At issue before the Hoosier high court in Groce was when did the statute of limitations begin to run for a claim against an insurance agent for professional liability. In very simple terms, the Groces obtained a homeowners insurance policy from American Family. On October 27, 2007, their home sustained substantial fire damage. A dispute arose regarding the amount of insurance benefits payable under the policy. The Groces alleged that their agent “negligently failed to obtain a fire insurance policy . . . which would have paid the entire cost of reconstructing their [r]esidence if it was damaged or destroyed by fire.” In essence, the Groces received “replacement cost” coverage, but in an amount capped by the policy limits. The Groces alleged entitlement to the full costs to rebuild and repair their home -- without any limitation due to policy limits. The Groces filed suit against their agent and insurer on June 22, 2009.

The Groces alleged that their agent’s liability stemmed from an August 18, 2003 exchange between the agent and Ms. Groce concerning the coverage to be obtained. [There’s more to it than that but that’s the gist of it for purposes of discussion here.]

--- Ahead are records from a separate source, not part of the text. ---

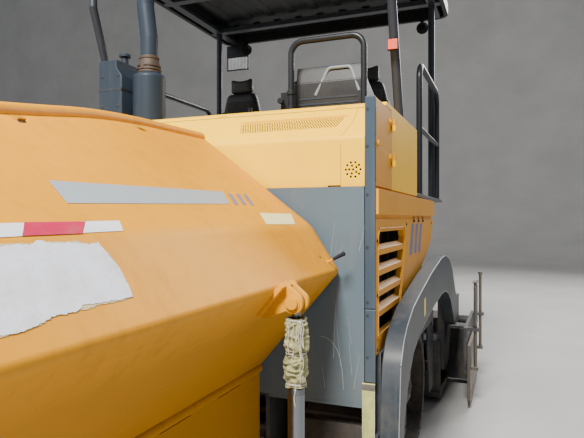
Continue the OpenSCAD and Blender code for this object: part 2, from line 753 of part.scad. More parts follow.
module track_frames() color("#33383E") both_sides() {
    x0 = track_x - 80;
    x1 = track_x + 80;
    box([x0, front_wheel_y + wheel_r + 15, 240], [x1, rear_wheel_y - wheel_r - 15, 600]);
    for (x = [x0 - 15, x1]) {
        box([x, front_wheel_y - 60, 320], [x + 15, rear_wheel_y + 60, 520]);
        box([x, front_wheel_y + 120, 120], [x + 15, rear_wheel_y - 120, 320]);
    }
    for (y = [front_wheel_y, rear_wheel_y]) {
        translate([x0 - 15, y, track_r]) rotate([0, 90, 0]) cylinder(r = 60, h = 190);
    }
    translate([x0 + 10, front_wheel_y, track_r]) rotate([0, 90, 0]) difference() {
        cylinder(r = wheel_r, h = 140, $fn = 96);
        translate([0, 0, -1]) cylinder(r = wheel_r - 50, h = 41);
        translate([0, 0, 101]) cylinder(r = wheel_r - 50, h = 41);
    }
    translate([x0 + 50, rear_wheel_y, track_r]) rotate([0, 90, 0]) difference() {
        cylinder(r = wheel_r, h = 60, $fn = 96);
        for (i = [0 : sprocket_teeth - 1]) rotate(i * 360 / sprocket_teeth)
            translate([wheel_r, 0, -1]) cylinder(r = 42, h = 62);
    }
    for (i = [0 : roller_n - 1]) {
        span = rear_wheel_y - front_wheel_y - 320;
        y = front_wheel_y + 160 + i * span / (roller_n - 1);
        z = pad_h + band_h + roller_r + gap;
        translate([x0 + 10, y, z]) rotate([0, 90, 0]) cylinder(r = roller_r, h = 140);
        translate([x0 - 15, y, z]) rotate([0, 90, 0]) cylinder(r = 22, h = 190);
    }
    for (y = [front_wheel_y + 480, rear_wheel_y - 480]) {
        z = track_h - pad_h - band_h - 50 - gap;
        translate([x0 + 20, y, z]) rotate([0, 90, 0]) cylinder(r = 50, h = 120);
        box([x0 + 10, y - 20, 600], [x0 + 20, y + 20, z + 20]);
        box([x1 - 20, y - 20, 600], [x1 - 10, y + 20, z + 20]);
    }
}

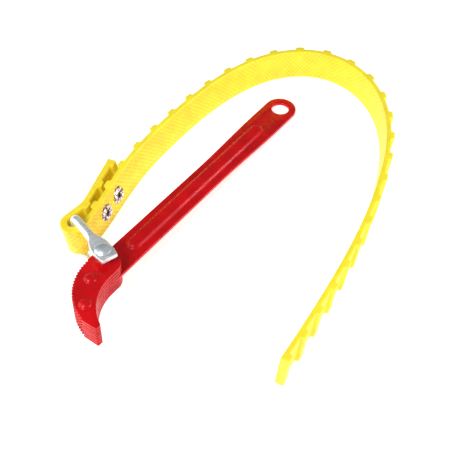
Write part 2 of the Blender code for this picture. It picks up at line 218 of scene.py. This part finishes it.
RED = paint()
ZINC = metal("zinc_plate", (0.86, 0.92, 0.96), 0.30, (1, 1, 6), metallic=0.75)
PIN_STEEL = metal("pin_steel", (0.70, 0.77, 0.82), 0.32, (5, 1, 5), metallic=0.75)
# painted shade: a dark copy of the pin steel for the shank, which sits in the gap under the eyes
SHADED_SHANK_STEEL = metal("shank_shade_steel", (0.10, 0.09, 0.09), 0.35, (1, 1, 8))
RIVET_METAL = cast_metal("rivet_metal", (0.84, 0.78, 0.77), (0.16, 0.11, 0.09))
# painted shade: near-black metal for the rivet's hole and the splits in its head
HOLE_SHADE = cast_metal("rivet_hole_shade", (0.07, 0.05, 0.04), (0.02, 0.015, 0.01))
# the belt's face; its darker colour is painted shade for the knurled grooves and the loop
YELLOW = plastic("belt_yellow", (0.98, 0.80, 0.030), 0.36, shade_colour=(0.70, 0.33, 0.006))
# painted highlight: a peach copy of the belt yellow for the belt's edges
EDGE_HIGHLIGHT_YELLOW = plastic("belt_edge_highlight", (1.0, 0.66, 0.16), 0.42)
# painted shade: a darker orange copy of the belt yellow, for the lug flanks and round the loop
SHADED_YELLOW = plastic("belt_shaded_copy", (1.0, 0.46, 0.012), 0.36)
# painted reflection: a pale copy of the belt yellow on the lugged back, for white surroundings
# mirrored at a grazing angle
REFLECTION_YELLOW = plastic("belt_back_reflection", (1.0, 0.93, 0.50), 0.2, coat=0.8)


# ------------------------------------------------------------------ helpers

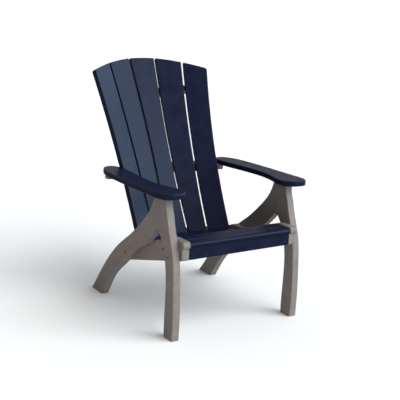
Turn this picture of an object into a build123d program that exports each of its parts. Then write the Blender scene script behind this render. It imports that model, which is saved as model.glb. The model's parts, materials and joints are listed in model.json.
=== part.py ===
from build123d import *
from math import cos, radians, sin
import os

# Adirondack chair in millimetres: it stands on z = 0, faces -Y and is the same on both sides of x = 0.
# Side outlines are (y, z) pairs measured from the toes of the front legs.

# Boards
frameBoard = 38.1
seatBoard = 25.4
apronBoard = 25.4
armBoard = 25.4
backBoard = 25.4
crownBoard = 31.75

# Layout
toeY = -487.0
legOuter = 353.85
armUnder = 648.0
easeFrame = 4.0
easeBoard = 3.0
easeRail = 5.0
easeArm = 5.0

# Seat
seatTop = 454.0
noseTip = -16.0
bullnose = 12.0
rearSlatEdge = [(-1, 57), (-0.57, 103), (-0.2, 133), (0.2, 133), (0.57, 103), (1, 57)]
seatSlatWidth = 54.0
seatGap = 6.0
slopeStart = (107.0, 449.9)
slopeAngle = 18.98
slopeSlats = 5
rearSlatAngle = 8.5
apronFront = -5.0
apronBottom = 373.0

# Back: each flat board lies on y = at - fall * |x| + lean * (z - 700)
backGap = 8.0
backCorner = 4.0
backShoulder = 14.0
crownTop = 1184.0
crownDrop = 49.0
crownHalf = 332.0
centreBoard = dict(at=734.0, fall=0.0, lean=0.491)
innerBoard = dict(at=751.9, fall=0.307, lean=0.505)
outerBoard = dict(at=786.6, fall=0.5, lean=0.518)
centreJoint = [(61, 275), (55, 500), (56, 800), (67, 1050), (75, 1177)]
innerJoint = [(159, 275), (162, 500), (179, 800), (203, 1050), (217, 1160)]
outerEdge = [(266, 275), (268, 500), (288, 800), (319, 1050), (332, 1133)]

# Braces behind the back
lowerBraceBottom = 290.0
armBraceStep = 279.0
armBraceRear = 792.0
armBraceEnd = [(338, 664), (349, 676), (345, 700), (325, 722), (285, 741), (160, 776)]
easeBrace = 5.0
crownBraceSwell = (20, 88)
crownBraceAt = 1019.4
crownBraceHalf = 277.0

# Fasteners: head radius, head height, shank radius, square drive
woodScrew = dict(head=4.6, cone=3.2, shank=2.4, drive=3.2)
frameBolt = dict(head=6.5, cone=4.0, shank=3.2, drive=4.8)
headRim = 0.6
pilotGap = 0.15
seatScrew = 62.0
braceScrew = 48.0
backScrew = 50.0
armScrew = 50.0
boltLength = 64.0
dowelRadius = 5.0
dowelLength = 60.0

# Worked out from the sizes above
legInner = legOuter - frameBoard
railInner = legInner - frameBoard
sides = ((-1, "left"), (1, "right"))

# Outlines of the side frame
frontLegFront = [(0, 0), (-5, 130), (0, 270), (15, 400), (50, 500), (68, 567)]
seamMiddle = (116, 529)
frontLegRear = [(168, 484), (144, 480), (115, 445), (81, 362), (68, 200), (73, 0)]
rearLegFront = [(68, 567), (80, 595), (85, armUnder)]
rearLegTopBack = 183.0
rearLegUpper = [
    (rearLegTopBack, armUnder), (213, 577), (290, 494), (381, 418),
    (506, 332), (639, 217), (759, 79), (824, 0),
]
rearLegLower = [(706, 0), (652, 78), (600, 141), (503, 218), (390, 311), (307, 362), (231, 418), (168, 484)]
railTop = [
    (-3, 460), (84, 460), (374, 361), (463, 361), (512, 340),
    (548, 300), (540, 227), (-5, 373), (-5, 425),
]
railRound = [60, 60, 60, 40, 30, 25, 10]
railNose = (-17, 442)
armOutline = [
    (345, 12), (385, 26), (402, 60), (406, 130), (407, 300), (405, 470), (396, 590), (376, 656),
    (350, 688), (324, 694), (302, 681), (288, 645), (285, 580), (297, 460), (307, 340), (302, 230),
    (287, 160), (271, 95), (276, 48), (303, 18),
]

# Fastener places
railBolts = [(55, 379), (91, 410), (400, 330), (455, 296)]
apronScrews = [(8, 388), (8, 412)]
braceScrews = [(507, 309), (530, 309)]
seamDowels = [0.3, 0.7]
lowerScrewRow = 325.0
armScrewRow = 645.0
armScrews = [(335, 108), (335, 158), (306, 677), (334, 678)]


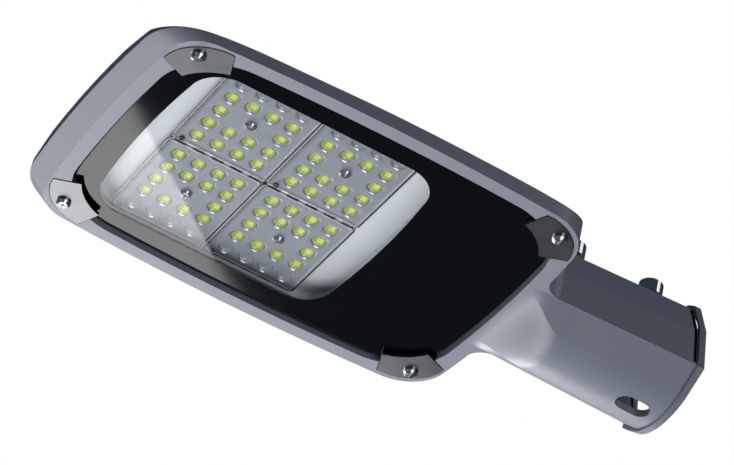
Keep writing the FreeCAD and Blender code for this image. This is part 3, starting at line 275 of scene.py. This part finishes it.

So when did the Indiana Supreme Court conclude that the statute of limitations began to run for the Groces’s professional liability claim against their insurance agent? Answer: no later than the time of the alleged statements of the agent to Ms. Groce on August 18, 2003. The court concluded that the statute of limitations began to run on this date because “the Groces, in the exercise of ordinary diligence in reviewing their homeowners insurance policy, could have timely discovered that the company’s replacement cost liability was capped at the dwelling loss coverage limit[.]” Therefore, the court held that the two-year statute of limitations period, for the Groces’s professional liability claim against their agent, began to run at this time. So their 2009 action against the agent was barred.

In reaching its decision, the Groce court relied on the Indiana Supreme Court’s 2008 decision in Filip v. Block, which the Groce court characterized as follows: “The Filip Court began its analysis noting ‘that a claim against an agent for negligent procurement of the wrong coverage begins at the start of coverage if the breach was discoverable at the time through ordinary diligence.’ While the physical loss did not occur until the fire, a policyholder receives protection from risk of loss when the policy is issued, and thus any claim based on inadequacy of coverage generally occurs when the policy is issued. Because the Filip plaintiffs could have ascertained that ‘their policy lacked coverage of nonbusiness personal property and business interruption, and that the building and business personal property coverage had inadequate limits,’ the limitations period began to run as to such claims ‘on or shortly after the activation of the policy.’ An exception to this general rule exists when a policyholder reasonably relies upon an agent’s representations where the agent ‘insists that a particular hazard [is] covered.’ This exception negates an insured’s duty to read part of the policy.”

Why is this decision a blow for policyholders (or underlying plaintiffs) seeking “last resort” coverage and such a big win for brokers and agents? Easy. Many people do not read their policies until after a loss has taken place. So if their policy does not contain adequate coverage, this is the point at which they’ll discover it. But if they could have discovered it earlier, by reading the policy, and the policy has been in place for even a relatively short period of time before the loss, then there’s a good chance that the statute of limitations, for any professional liability action against their agent or broker, will have run by the time such action is filed.